Но вспоминая ту, уже немного подзабытую историю, я понял главное. Тогда мы дали людям, простым жителям и районным силовикам, надежду на справедливость. Люди тогда, как маленькие доверчивые дети, начали смотреть на меня и поверили, что теперь у них есть защита. Есть кому за них постоять. Не хотелось бы, конечно, но уж коли никак иначе, то и в тюрьму можно за то, чтоб у ближнего была эта надежда. Я горжусь тем, что не отворачивался от несправедливости. […]
У меня все по-прежнему. Все так же работаю в теплице и счастлив этим невероятно. Как пошел на работу, так начало проходить онемение в левой руке и почти восстановилась чувствительность пальцев. Но порой так даванет слева у сердца, что отдышаться не могу. Появилось еще вроде онемения у сердца, но пару дней не было, и уже радует. Надеюсь, психосоматика и все поправимо.
Отправляю на память пару снимков. На первом я утром возле своей епархии — теплицы. Вообще бы оттуда не уходил, спал бы в ней.
[…] говорит подавать на УДО. Хочет написать ходатайство и поручиться за меня, но я пока не очень оптимистичен. Особых заслуг у меня нет, морок не проходит, безумие упорно сражается с разумом. Милуют да отправляют на УДО Ащеулов и ему подобных. А подобные мне типы слишком опасны для общества. […]
Андрей Ащеулов. Фото: соцсети
***
Избранные письма Афанасьева из тюрьмы «Новая» печатает вот уже два года. Свои письма ему, менее значимые, мы прежде не воспроизводили, и мысли такой не было, однако реальность вносит коррективы: письма стали пропадать. Например. Уведомление о вручении адресату есть — вот оно, полученное (даже зачем-то дважды) из Центра обработки сообщений Ф-письмо: «Здравствуйте! Администрация учреждения ИК-35 Абакан извещает: письмо № 15851378 прошло цензуру и вручено адресату. […] Ответ может не пройти цензуру — в этом случае вы получите об этом уведомление».
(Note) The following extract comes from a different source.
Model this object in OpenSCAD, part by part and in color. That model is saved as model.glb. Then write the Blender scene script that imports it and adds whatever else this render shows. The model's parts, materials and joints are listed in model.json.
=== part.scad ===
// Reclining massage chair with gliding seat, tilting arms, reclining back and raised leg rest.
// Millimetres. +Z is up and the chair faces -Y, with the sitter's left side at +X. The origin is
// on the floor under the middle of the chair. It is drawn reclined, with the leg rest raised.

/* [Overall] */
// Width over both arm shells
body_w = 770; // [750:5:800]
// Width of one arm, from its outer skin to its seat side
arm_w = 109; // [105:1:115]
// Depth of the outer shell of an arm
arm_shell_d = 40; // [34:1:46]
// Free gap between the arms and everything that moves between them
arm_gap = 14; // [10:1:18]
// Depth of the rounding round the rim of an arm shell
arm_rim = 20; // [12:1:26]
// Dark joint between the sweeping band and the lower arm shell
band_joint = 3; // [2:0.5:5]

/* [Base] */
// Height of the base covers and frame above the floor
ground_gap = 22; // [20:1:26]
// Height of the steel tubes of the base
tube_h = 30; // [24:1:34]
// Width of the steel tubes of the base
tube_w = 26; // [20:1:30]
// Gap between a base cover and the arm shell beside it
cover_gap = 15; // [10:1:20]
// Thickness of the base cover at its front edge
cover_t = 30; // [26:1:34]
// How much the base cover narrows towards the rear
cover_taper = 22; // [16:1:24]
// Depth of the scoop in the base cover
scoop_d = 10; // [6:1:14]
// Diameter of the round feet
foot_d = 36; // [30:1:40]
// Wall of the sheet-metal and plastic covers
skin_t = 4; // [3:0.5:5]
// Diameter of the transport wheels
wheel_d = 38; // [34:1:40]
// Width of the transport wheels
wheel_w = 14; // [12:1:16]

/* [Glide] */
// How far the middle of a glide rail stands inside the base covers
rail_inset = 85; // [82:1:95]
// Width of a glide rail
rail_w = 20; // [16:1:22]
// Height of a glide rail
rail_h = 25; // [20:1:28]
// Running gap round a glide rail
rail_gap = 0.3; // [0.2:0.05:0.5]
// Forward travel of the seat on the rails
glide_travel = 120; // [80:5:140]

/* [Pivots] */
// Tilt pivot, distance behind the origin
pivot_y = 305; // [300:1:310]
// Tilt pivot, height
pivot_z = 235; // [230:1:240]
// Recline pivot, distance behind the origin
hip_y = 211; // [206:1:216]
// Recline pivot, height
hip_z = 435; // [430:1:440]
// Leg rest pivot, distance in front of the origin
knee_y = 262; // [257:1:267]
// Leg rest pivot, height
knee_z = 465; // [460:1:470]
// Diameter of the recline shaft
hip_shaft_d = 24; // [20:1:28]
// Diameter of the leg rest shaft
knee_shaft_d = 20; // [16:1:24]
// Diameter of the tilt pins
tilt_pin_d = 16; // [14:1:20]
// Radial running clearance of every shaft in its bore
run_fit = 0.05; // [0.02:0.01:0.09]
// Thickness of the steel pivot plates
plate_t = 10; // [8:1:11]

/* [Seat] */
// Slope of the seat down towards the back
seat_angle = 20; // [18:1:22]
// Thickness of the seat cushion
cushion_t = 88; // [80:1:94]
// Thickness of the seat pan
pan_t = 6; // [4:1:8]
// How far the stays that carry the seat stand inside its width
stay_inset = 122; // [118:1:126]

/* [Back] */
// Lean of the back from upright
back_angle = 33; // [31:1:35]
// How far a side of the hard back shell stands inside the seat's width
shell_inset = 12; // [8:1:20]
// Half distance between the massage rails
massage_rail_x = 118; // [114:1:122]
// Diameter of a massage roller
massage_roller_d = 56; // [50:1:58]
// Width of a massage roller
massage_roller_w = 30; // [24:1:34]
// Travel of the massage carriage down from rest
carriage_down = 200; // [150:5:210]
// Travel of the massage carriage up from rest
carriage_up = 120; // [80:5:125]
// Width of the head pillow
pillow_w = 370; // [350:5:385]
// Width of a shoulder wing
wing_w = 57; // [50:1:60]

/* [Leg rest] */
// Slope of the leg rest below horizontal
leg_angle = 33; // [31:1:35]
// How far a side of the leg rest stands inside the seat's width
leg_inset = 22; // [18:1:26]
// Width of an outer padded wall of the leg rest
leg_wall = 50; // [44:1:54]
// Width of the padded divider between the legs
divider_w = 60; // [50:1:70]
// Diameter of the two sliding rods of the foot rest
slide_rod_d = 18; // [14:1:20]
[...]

Претензий к сервису и цензуре практически нет. Видимо, они следуют своим правилам. Видимо, неудачно процитирована в письме заметка «Новой газеты». (Скатился до того, что вообразил безнаказанность цитирования «лучшей газеты на свете», как ее называет Афанасьев.) Однако прежде письма с обширными цитатами из «Новой» проходили. Теперь — увы. Но почему об этом не сказать прямо? Мол, письмо отвергли тюремные цензоры. Бывает, что ж. Так нет — пишут, что письмо отдали Михаилу.
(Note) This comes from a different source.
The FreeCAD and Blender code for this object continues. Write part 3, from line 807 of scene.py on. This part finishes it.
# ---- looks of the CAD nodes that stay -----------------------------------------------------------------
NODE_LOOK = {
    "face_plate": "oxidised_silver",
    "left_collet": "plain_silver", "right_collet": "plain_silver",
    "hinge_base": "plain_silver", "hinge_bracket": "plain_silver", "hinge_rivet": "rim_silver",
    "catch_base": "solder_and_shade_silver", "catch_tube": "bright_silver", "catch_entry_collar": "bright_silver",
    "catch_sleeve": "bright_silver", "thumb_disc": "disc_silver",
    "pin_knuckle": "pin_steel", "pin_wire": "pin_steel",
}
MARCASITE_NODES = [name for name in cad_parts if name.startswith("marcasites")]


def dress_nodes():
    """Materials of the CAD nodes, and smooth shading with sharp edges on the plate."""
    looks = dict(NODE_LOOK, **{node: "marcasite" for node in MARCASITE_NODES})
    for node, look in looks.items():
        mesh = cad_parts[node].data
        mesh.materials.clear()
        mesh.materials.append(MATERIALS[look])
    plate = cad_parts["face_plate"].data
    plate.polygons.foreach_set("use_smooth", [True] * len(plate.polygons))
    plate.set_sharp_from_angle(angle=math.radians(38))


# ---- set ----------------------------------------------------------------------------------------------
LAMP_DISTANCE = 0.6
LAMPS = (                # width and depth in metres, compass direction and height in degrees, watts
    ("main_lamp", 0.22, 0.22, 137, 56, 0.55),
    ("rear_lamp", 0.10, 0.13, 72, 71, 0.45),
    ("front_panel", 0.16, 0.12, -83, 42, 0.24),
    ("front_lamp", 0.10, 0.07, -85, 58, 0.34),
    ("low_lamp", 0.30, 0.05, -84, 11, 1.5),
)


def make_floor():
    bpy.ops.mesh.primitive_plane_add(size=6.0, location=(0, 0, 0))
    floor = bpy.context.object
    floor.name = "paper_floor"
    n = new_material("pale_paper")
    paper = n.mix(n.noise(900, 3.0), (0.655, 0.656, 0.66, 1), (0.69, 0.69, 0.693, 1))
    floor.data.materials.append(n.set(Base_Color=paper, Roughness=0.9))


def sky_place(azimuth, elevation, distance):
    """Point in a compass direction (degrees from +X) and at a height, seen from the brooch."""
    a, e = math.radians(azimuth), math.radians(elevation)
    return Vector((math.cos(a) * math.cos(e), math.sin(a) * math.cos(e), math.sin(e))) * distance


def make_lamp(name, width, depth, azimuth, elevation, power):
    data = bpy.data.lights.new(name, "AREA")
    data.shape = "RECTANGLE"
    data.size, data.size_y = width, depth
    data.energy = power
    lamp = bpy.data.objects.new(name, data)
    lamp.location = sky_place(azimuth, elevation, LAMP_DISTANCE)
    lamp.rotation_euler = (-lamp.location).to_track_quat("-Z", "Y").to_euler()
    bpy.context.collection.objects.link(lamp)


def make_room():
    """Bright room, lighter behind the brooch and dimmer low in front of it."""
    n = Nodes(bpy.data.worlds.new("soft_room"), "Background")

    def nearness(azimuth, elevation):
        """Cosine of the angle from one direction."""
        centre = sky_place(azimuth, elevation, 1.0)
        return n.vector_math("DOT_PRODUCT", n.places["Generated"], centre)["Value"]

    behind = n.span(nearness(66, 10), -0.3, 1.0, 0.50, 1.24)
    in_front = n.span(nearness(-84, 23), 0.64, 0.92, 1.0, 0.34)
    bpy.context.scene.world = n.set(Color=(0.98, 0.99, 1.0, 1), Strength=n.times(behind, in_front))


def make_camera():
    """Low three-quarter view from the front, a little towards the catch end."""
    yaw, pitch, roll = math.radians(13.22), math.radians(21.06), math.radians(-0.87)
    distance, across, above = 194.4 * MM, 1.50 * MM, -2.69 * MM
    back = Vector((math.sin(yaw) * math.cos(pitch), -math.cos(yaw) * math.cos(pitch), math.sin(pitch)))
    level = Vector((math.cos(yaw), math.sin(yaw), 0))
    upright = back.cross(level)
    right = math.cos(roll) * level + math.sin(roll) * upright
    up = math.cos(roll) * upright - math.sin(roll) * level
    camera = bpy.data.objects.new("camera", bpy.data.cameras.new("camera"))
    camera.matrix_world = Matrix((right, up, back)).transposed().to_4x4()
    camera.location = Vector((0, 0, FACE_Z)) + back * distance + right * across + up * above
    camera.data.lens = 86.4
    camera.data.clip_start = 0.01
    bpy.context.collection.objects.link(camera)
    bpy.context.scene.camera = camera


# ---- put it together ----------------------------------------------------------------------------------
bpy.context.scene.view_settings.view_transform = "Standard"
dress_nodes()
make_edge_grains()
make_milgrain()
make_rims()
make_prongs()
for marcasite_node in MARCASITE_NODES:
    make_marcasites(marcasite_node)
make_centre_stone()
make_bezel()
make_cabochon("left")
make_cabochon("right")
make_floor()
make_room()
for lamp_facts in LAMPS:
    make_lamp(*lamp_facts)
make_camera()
Писать, чтобы прочитал совсем не тот, кому ты писал, и нажал Delete?
Смущает еще, что ты за эту процедуру платишь не такие уж медные деньги. Например, вот чек за пропавшее письмо — 605,37. И это в принципе перевернутый мир, где не журналисту платят, а он платит, чтобы его читали.
В общем, в надежде вернуться к той земле и к тому небу, какие знаю, на сей раз продублирую частично и ответное письмо.
Михаил Афанасьев. Фото: соцсети
[…] Оставлены же свидетельства, как глубинный народ плакался в центр на притеснения: жалобы пересылали в запеченном хлебе. А когда Александр I отправил ревизовать Сибирь Сперанского, перед его экипажем из тайги выбегали подданные (крепостного права, как ты помнишь, тут, в Сибири, не было, но и граждане еще отсутствовали), бросали на дорогу жалобу на начальство и стремглав убегали прятаться в лес. В ландшафт, в котором больше эмоций и осмысленности.
Люди с ничего не выражающими лицами. Пахнущие землей и дождями. Снегом. Иногда, недолго — травой и солнцем.
Знаешь, они — те, кто благодарил тебя, добавлялись в друзья, эти «маленькие доверчивые дети» — снова боятся. И снова молчат. Даже после того, как Ащеула вновь заперли. «Он же не один», — говорят. И замолкают.
А власть местная, что плоть от плоти этого трудового народа, успела в короткий интервал между триумфальным возвращением Ащеула и новой посадкой постелиться под него — причем теперь самым буквальным образом. Впрочем, эти сплетни воспроизводить не буду, поскольку никто о том говорить под своей фамилией не решается.
Глубинный народ, с какой бы иронией к этому термину ни относились, есть. И двусмысленность этого термина вовсе не порочна, напротив, дает дополнительное содержание и вполне соответствует названному объекту. Вот он, этот народ. Глубинный, он же утопленный. Или утопившийся, что вернее. У меня впечатление, что некоторые люди — особенно сейчас — едят камни. Чтобы не всплыть. Остаться на знакомой им глубине. Лишь бы не стронуться. Ну помнишь же, как это делают лесные птицы, как это делают таежные рыбы — хариус, таймень, да те же всеобщие, распространенные щуки, караулящие добычу в глубине на перекатах.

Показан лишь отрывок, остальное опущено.